[Stored data]
+ + + + +

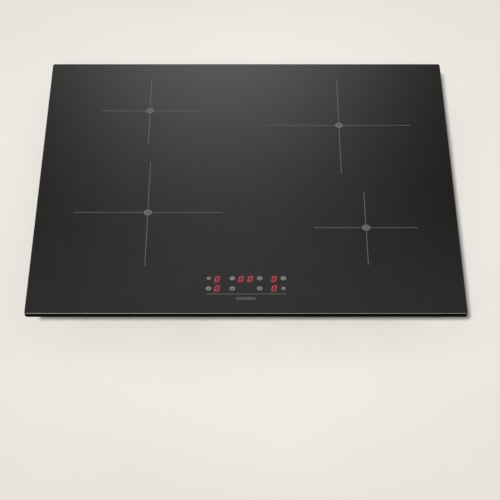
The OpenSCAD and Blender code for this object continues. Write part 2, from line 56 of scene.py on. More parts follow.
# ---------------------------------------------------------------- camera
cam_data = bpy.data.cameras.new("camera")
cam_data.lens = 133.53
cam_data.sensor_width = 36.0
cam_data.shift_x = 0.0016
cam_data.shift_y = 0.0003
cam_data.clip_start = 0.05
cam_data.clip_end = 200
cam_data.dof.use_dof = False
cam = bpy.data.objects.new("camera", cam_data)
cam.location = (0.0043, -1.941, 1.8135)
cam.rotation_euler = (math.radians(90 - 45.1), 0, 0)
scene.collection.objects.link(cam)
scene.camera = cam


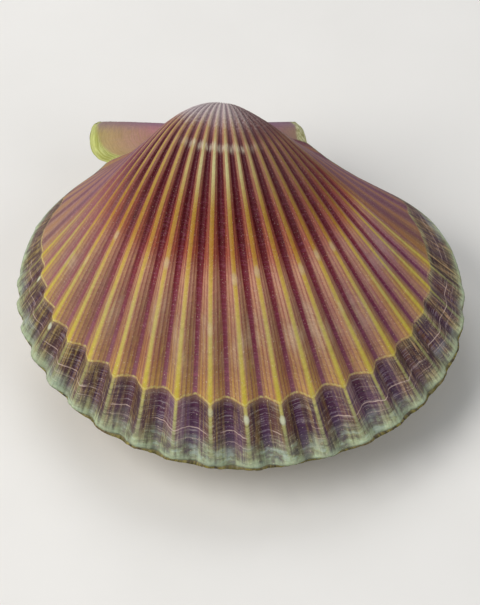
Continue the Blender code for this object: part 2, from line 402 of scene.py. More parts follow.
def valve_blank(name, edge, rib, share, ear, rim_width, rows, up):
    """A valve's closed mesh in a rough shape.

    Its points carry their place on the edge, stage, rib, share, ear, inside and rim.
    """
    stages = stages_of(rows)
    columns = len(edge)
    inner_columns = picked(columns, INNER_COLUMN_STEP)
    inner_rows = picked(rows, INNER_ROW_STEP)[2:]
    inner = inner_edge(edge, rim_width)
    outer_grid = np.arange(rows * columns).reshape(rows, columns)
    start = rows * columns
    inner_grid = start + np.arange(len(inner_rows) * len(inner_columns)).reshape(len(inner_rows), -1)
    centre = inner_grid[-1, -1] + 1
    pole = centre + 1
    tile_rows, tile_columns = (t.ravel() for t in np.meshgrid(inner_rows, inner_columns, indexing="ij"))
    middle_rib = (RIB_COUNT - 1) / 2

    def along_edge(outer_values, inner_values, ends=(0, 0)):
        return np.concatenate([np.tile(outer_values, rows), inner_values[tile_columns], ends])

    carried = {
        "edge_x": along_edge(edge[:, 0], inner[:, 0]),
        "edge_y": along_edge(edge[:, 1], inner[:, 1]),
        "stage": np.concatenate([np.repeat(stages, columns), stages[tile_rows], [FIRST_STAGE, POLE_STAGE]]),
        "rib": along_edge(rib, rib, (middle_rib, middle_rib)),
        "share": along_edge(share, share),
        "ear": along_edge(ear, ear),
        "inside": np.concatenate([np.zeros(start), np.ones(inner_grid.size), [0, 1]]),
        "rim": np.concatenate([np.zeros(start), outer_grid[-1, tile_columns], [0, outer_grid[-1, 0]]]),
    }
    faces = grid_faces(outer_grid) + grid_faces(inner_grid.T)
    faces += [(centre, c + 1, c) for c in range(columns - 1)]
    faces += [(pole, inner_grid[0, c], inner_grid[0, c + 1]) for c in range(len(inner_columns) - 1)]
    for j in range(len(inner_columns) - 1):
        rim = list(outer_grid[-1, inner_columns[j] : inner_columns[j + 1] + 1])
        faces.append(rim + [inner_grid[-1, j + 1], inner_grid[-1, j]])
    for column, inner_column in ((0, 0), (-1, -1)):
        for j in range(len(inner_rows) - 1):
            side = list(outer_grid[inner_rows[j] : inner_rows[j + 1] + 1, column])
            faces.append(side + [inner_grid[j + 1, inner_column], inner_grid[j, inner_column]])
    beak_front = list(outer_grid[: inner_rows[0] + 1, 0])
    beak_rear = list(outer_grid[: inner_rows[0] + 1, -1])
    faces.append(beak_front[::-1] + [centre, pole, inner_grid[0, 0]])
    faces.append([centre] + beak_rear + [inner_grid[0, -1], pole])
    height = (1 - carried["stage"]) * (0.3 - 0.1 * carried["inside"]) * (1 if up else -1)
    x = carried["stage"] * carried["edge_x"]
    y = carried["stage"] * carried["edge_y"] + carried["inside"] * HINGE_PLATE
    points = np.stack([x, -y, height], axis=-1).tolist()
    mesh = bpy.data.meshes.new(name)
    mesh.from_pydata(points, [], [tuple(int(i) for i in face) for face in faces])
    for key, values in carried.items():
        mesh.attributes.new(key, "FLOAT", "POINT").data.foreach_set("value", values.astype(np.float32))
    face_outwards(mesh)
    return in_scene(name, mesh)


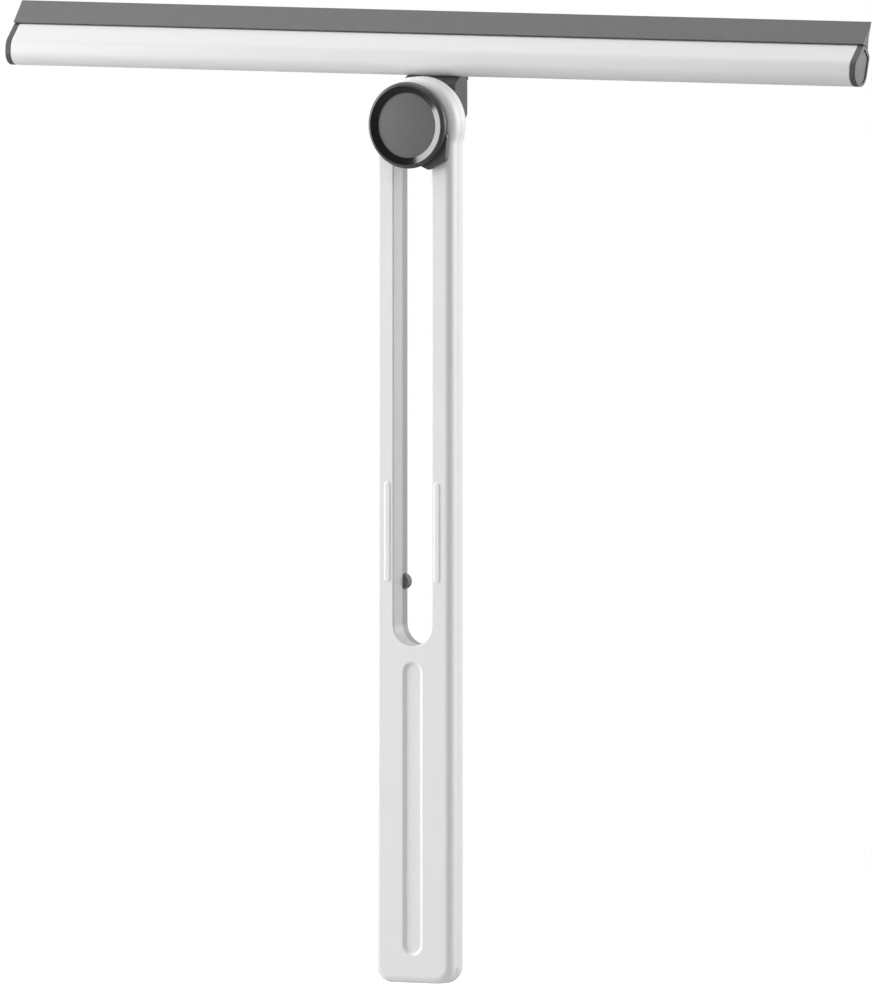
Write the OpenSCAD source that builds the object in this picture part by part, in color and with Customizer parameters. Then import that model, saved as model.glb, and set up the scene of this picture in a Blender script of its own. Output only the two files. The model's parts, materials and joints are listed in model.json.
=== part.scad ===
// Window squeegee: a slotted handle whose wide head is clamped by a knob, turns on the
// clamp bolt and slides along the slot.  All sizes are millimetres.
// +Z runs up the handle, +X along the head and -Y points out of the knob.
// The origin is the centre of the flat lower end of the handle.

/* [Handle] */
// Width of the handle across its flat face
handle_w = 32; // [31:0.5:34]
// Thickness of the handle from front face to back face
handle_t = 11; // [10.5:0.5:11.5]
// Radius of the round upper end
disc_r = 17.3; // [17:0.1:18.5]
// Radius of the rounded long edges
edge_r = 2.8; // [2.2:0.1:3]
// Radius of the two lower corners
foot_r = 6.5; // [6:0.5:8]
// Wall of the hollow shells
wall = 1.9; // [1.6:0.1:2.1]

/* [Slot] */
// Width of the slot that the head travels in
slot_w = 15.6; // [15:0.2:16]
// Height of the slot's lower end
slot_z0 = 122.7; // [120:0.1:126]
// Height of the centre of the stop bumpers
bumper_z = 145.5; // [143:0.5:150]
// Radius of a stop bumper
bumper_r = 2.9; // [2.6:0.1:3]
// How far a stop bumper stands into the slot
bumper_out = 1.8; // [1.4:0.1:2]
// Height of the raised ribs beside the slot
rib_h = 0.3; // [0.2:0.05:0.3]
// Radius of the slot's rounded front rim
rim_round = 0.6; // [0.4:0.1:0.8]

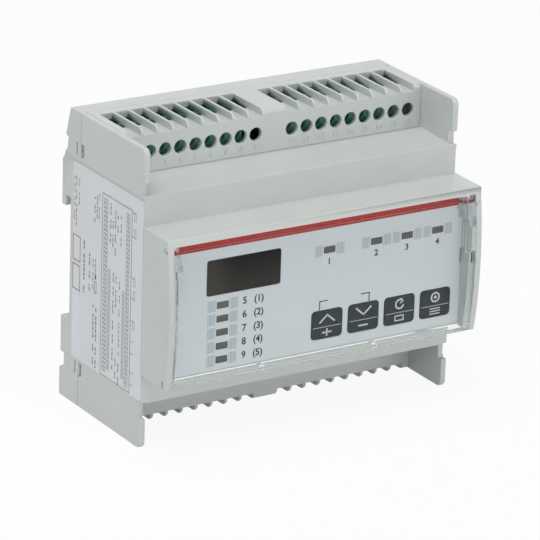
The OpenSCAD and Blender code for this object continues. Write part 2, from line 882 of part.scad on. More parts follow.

+ + + + +

Task brief -
Quote all the records. Keep every word exact.

Written reply -
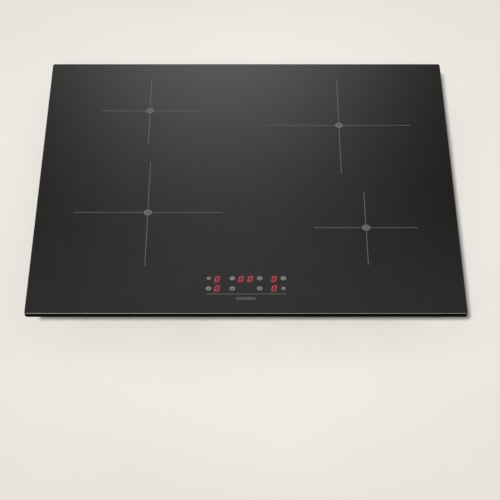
The OpenSCAD and Blender code for this object continues. Write part 2, from line 56 of scene.py on. More parts follow.
# ---------------------------------------------------------------- camera
cam_data = bpy.data.cameras.new("camera")
cam_data.lens = 133.53
cam_data.sensor_width = 36.0
cam_data.shift_x = 0.0016
cam_data.shift_y = 0.0003
cam_data.clip_start = 0.05
cam_data.clip_end = 200
cam_data.dof.use_dof = False
cam = bpy.data.objects.new("camera", cam_data)
cam.location = (0.0043, -1.941, 1.8135)
cam.rotation_euler = (math.radians(90 - 45.1), 0, 0)
scene.collection.objects.link(cam)
scene.camera = cam


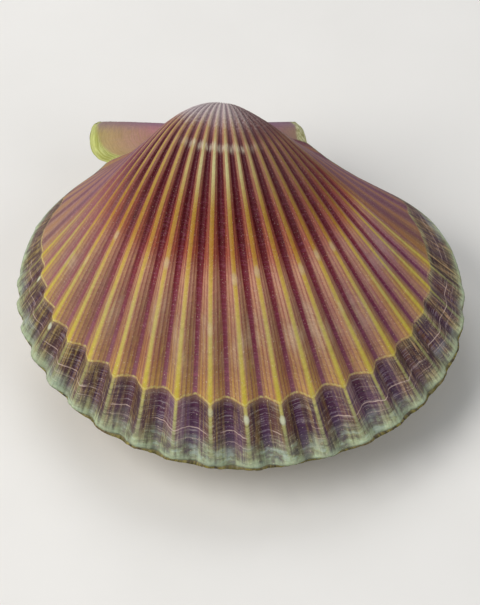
Continue the Blender code for this object: part 2, from line 402 of scene.py. More parts follow.
def valve_blank(name, edge, rib, share, ear, rim_width, rows, up):
    """A valve's closed mesh in a rough shape.

    Its points carry their place on the edge, stage, rib, share, ear, inside and rim.
    """
    stages = stages_of(rows)
    columns = len(edge)
    inner_columns = picked(columns, INNER_COLUMN_STEP)
    inner_rows = picked(rows, INNER_ROW_STEP)[2:]
    inner = inner_edge(edge, rim_width)
    outer_grid = np.arange(rows * columns).reshape(rows, columns)
    start = rows * columns
    inner_grid = start + np.arange(len(inner_rows) * len(inner_columns)).reshape(len(inner_rows), -1)
    centre = inner_grid[-1, -1] + 1
    pole = centre + 1
    tile_rows, tile_columns = (t.ravel() for t in np.meshgrid(inner_rows, inner_columns, indexing="ij"))
    middle_rib = (RIB_COUNT - 1) / 2

    def along_edge(outer_values, inner_values, ends=(0, 0)):
        return np.concatenate([np.tile(outer_values, rows), inner_values[tile_columns], ends])

    carried = {
        "edge_x": along_edge(edge[:, 0], inner[:, 0]),
        "edge_y": along_edge(edge[:, 1], inner[:, 1]),
        "stage": np.concatenate([np.repeat(stages, columns), stages[tile_rows], [FIRST_STAGE, POLE_STAGE]]),
        "rib": along_edge(rib, rib, (middle_rib, middle_rib)),
        "share": along_edge(share, share),
        "ear": along_edge(ear, ear),
        "inside": np.concatenate([np.zeros(start), np.ones(inner_grid.size), [0, 1]]),
        "rim": np.concatenate([np.zeros(start), outer_grid[-1, tile_columns], [0, outer_grid[-1, 0]]]),
    }
    faces = grid_faces(outer_grid) + grid_faces(inner_grid.T)
    faces += [(centre, c + 1, c) for c in range(columns - 1)]
    faces += [(pole, inner_grid[0, c], inner_grid[0, c + 1]) for c in range(len(inner_columns) - 1)]
    for j in range(len(inner_columns) - 1):
        rim = list(outer_grid[-1, inner_columns[j] : inner_columns[j + 1] + 1])
        faces.append(rim + [inner_grid[-1, j + 1], inner_grid[-1, j]])
    for column, inner_column in ((0, 0), (-1, -1)):
        for j in range(len(inner_rows) - 1):
            side = list(outer_grid[inner_rows[j] : inner_rows[j + 1] + 1, column])
            faces.append(side + [inner_grid[j + 1, inner_column], inner_grid[j, inner_column]])
    beak_front = list(outer_grid[: inner_rows[0] + 1, 0])
    beak_rear = list(outer_grid[: inner_rows[0] + 1, -1])
    faces.append(beak_front[::-1] + [centre, pole, inner_grid[0, 0]])
    faces.append([centre] + beak_rear + [inner_grid[0, -1], pole])
    height = (1 - carried["stage"]) * (0.3 - 0.1 * carried["inside"]) * (1 if up else -1)
    x = carried["stage"] * carried["edge_x"]
    y = carried["stage"] * carried["edge_y"] + carried["inside"] * HINGE_PLATE
    points = np.stack([x, -y, height], axis=-1).tolist()
    mesh = bpy.data.meshes.new(name)
    mesh.from_pydata(points, [], [tuple(int(i) for i in face) for face in faces])
    for key, values in carried.items():
        mesh.attributes.new(key, "FLOAT", "POINT").data.foreach_set("value", values.astype(np.float32))
    face_outwards(mesh)
    return in_scene(name, mesh)


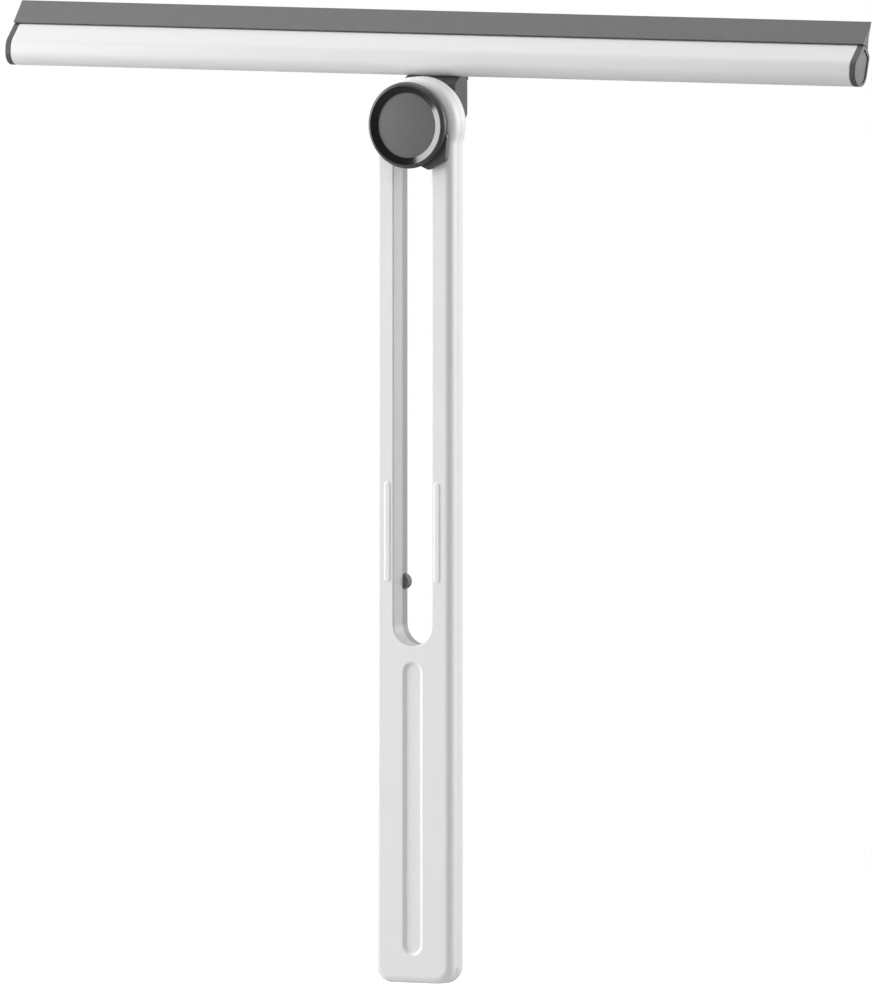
Write the OpenSCAD source that builds the object in this picture part by part, in color and with Customizer parameters. Then import that model, saved as model.glb, and set up the scene of this picture in a Blender script of its own. Output only the two files. The model's parts, materials and joints are listed in model.json.
=== part.scad ===
// Window squeegee: a slotted handle whose wide head is clamped by a knob, turns on the
// clamp bolt and slides along the slot.  All sizes are millimetres.
// +Z runs up the handle, +X along the head and -Y points out of the knob.
// The origin is the centre of the flat lower end of the handle.

/* [Handle] */
// Width of the handle across its flat face
handle_w = 32; // [31:0.5:34]
// Thickness of the handle from front face to back face
handle_t = 11; // [10.5:0.5:11.5]
// Radius of the round upper end
disc_r = 17.3; // [17:0.1:18.5]
// Radius of the rounded long edges
edge_r = 2.8; // [2.2:0.1:3]
// Radius of the two lower corners
foot_r = 6.5; // [6:0.5:8]
// Wall of the hollow shells
wall = 1.9; // [1.6:0.1:2.1]

/* [Slot] */
// Width of the slot that the head travels in
slot_w = 15.6; // [15:0.2:16]
// Height of the slot's lower end
slot_z0 = 122.7; // [120:0.1:126]
// Height of the centre of the stop bumpers
bumper_z = 145.5; // [143:0.5:150]
// Radius of a stop bumper
bumper_r = 2.9; // [2.6:0.1:3]
// How far a stop bumper stands into the slot
bumper_out = 1.8; // [1.4:0.1:2]
// Height of the raised ribs beside the slot
rib_h = 0.3; // [0.2:0.05:0.3]
// Radius of the slot's rounded front rim
rim_round = 0.6; // [0.4:0.1:0.8]

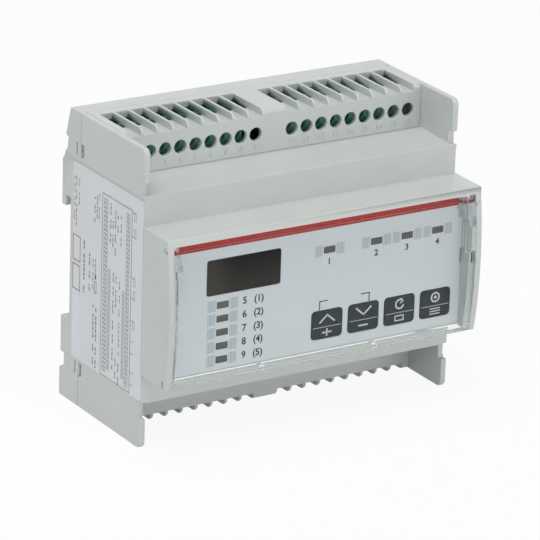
The OpenSCAD and Blender code for this object continues. Write part 2, from line 882 of part.scad on. More parts follow.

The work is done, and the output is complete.